La vera carta vincente di questa ultima stagione di Atypical però non è Sam, ma la sorellina Casey. Brigette Lundy-Paine, figlia di attori, anzi dovrei scrivere figliə; perché Brigette nel 2019 si è dichiarata non-binary e usa i pronomi they/them invece di she/her (garantisco che in inglese è meno difficile che in italiano, per tutta una serie di questioni grammaticali e d’uso). La sua evoluzione personale deve aver influenzato il personaggio. Casey fin dall’inizio è una ragazzina irriverente che corre per passione, tratta il fratello e i familiari con i modi un po’ ruvidi di un taglialegna affettuoso e non sembra aver sofferto di essere meno speciale di Sam. Ma nella quarta serie, speciale diventa davvero; direi anzi che sia lei al centro costante dell’azione. Oltre al suo orientamento sessuale, in gioco c’è il tema finale di Atypical: cosa significa avere successo.

Sam vuole esplorare l’Antartide e i pinguini, ma non sa se può farcela. Casey corre. Ha accettato una borsa di studio in una costosa scuola privata con tanto di uniforme e gonnellina, nella speranza di ottenere una borsa di studio come atleta per l’UCLA (Università della California a Los Angeles). Correre è la sua ragione di vita e la sua passione… finché non diventa la sua ossessione, non più una gioia ma un macigno.

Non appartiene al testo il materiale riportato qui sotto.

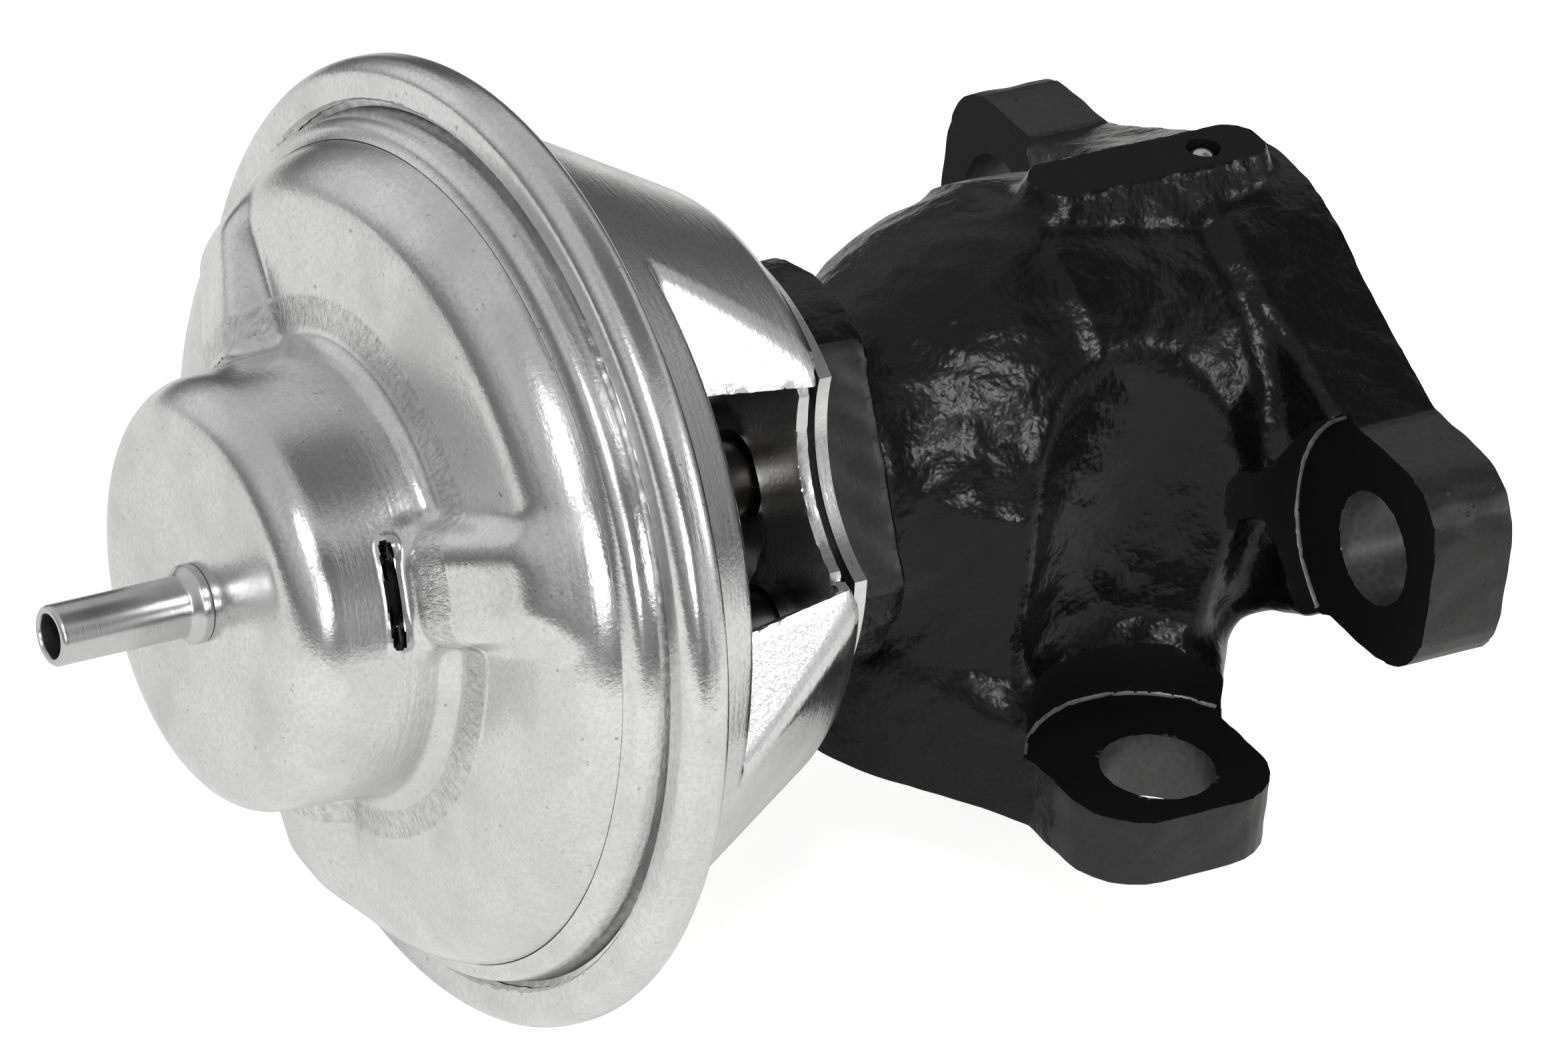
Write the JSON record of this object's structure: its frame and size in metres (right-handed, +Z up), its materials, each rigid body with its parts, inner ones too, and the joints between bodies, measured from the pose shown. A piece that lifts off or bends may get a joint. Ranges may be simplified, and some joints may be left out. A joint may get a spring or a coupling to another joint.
{
  "type": "exhaust gas recirculation valve",
  "caption": "Vacuum-operated exhaust gas valve: cast elbow housing with two-bolt flanges and a pressed-steel diaphragm can with a hose nipple.",
  "frame": {"origin": "centre of the base flange face, midway between its two bolt holes", "axes": "+Z up from the base flange face into the housing, +X along the valve axis from the can to the rear flange, +Y along both rows of bolt holes"},
  "size_m": [0.1075, 0.075, 0.075],
  "materials": {
    "black_cast_iron": "glossy black coat over a sand-cast surface",
    "zinc_plated_steel": "pressed sheet with clear zinc plating",
    "bright_steel": "turned and bright",
    "valve_steel": "ground stainless steel",
    "guide_bronze": "sintered bronze",
    "seal_rubber": "moulded",
    "diaphragm_rubber": "fabric-backed moulded rubber",
    "gasket_sheet": "pressed fibre sheet",
    "black_oxide_steel": "black oxide",
    "spring_steel": "drawn wire"
  },
  "bodies": {
    "housing": {"valve_body": "black_cast_iron", "pad_plug": "bright_steel", "seat_ring": "valve_steel", "stem_guide": "guide_bronze", "stem_seal": "seal_rubber", "seal_retainer": "bright_steel", "gas_shield": "valve_steel", "mounting_gasket": "gasket_sheet", "backing_plate": "zinc_plated_steel", "lower_case": "zinc_plated_steel", "mounting_screws": "black_oxide_steel", "screw_washers": "black_oxide_steel", "lock_washers": "black_oxide_steel", "cover": "zinc_plated_steel", "vacuum_nipple": "zinc_plated_steel", "diaphragm": "diaphragm_rubber", "return_spring": "spring_steel"},
    "valve": {"valve_head": "valve_steel", "valve_stem": "valve_steel", "upper_plate": "zinc_plated_steel", "lower_plate": "zinc_plated_steel", "nut_washer": "bright_steel", "stem_nut": "bright_steel"}
  },
  "joints": [
    {"name": "valve_lift", "type": "slide", "parent": "housing", "child": "valve", "axis": [-1, 0, 0], "range_m": [0, 0.005], "stiffness_N_per_m": 3000, "springref_m": -0.008, "deforming": ["return_spring", "diaphragm"]}
  ]
}
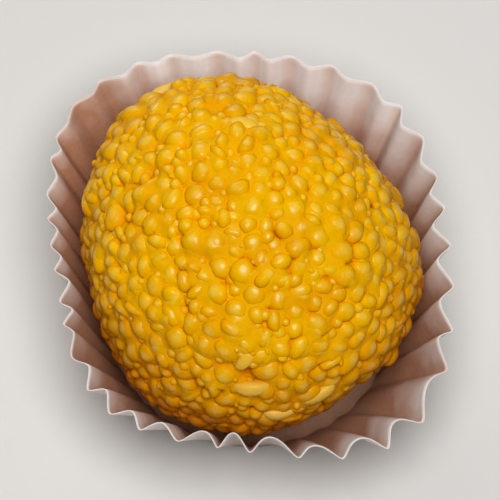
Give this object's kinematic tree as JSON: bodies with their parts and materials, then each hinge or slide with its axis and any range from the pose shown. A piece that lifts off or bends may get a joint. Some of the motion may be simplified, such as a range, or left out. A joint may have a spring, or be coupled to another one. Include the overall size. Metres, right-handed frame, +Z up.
{
  "type": "boondi ladoo",
  "caption": "Ball of small fried gram-flour pearls pressed together by hand, set in a fluted white paper case with a flared rim.",
  "frame": {"origin": "middle of the flat base that the paper case stands on", "axes": "+Z up, -Y towards the front, +X to the right; the case's rim is a little longer along Y than along X"},
  "size_m": [0.0489, 0.0539, 0.0382],
  "materials": {
    "boondi": "golden yellow, moist with syrup and softly glossy",
    "case_paper": "matt white greaseproof paper"
  },
  "bodies": {
    "root": {"ladoo": "boondi", "paper_case": "case_paper"}
  },
  "joints": []
}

E qui c’entrano la bravura della giovane attrice (del* giovane att*e), e la profondità della scrittura. Quale genitore potrebbe accettare che un figlio rinunciasse ai suoi sogni perché non gli/le portano più gioia? Qual è il limite fra la fatica (l’impegno) per avere successo e lo stress? Cosa conta: andare fino in fondo o essere felici? E come facciamo a capire cosa vogliamo fare davvero? Come finisce non ve lo dico, anche perché non ho ancora visto l’ultimo episodio. Ma il tema è scottante nella vita a qualunque età, e qui viene esplorato in modo complesso e convincente; sarà anche feel-good, però funziona.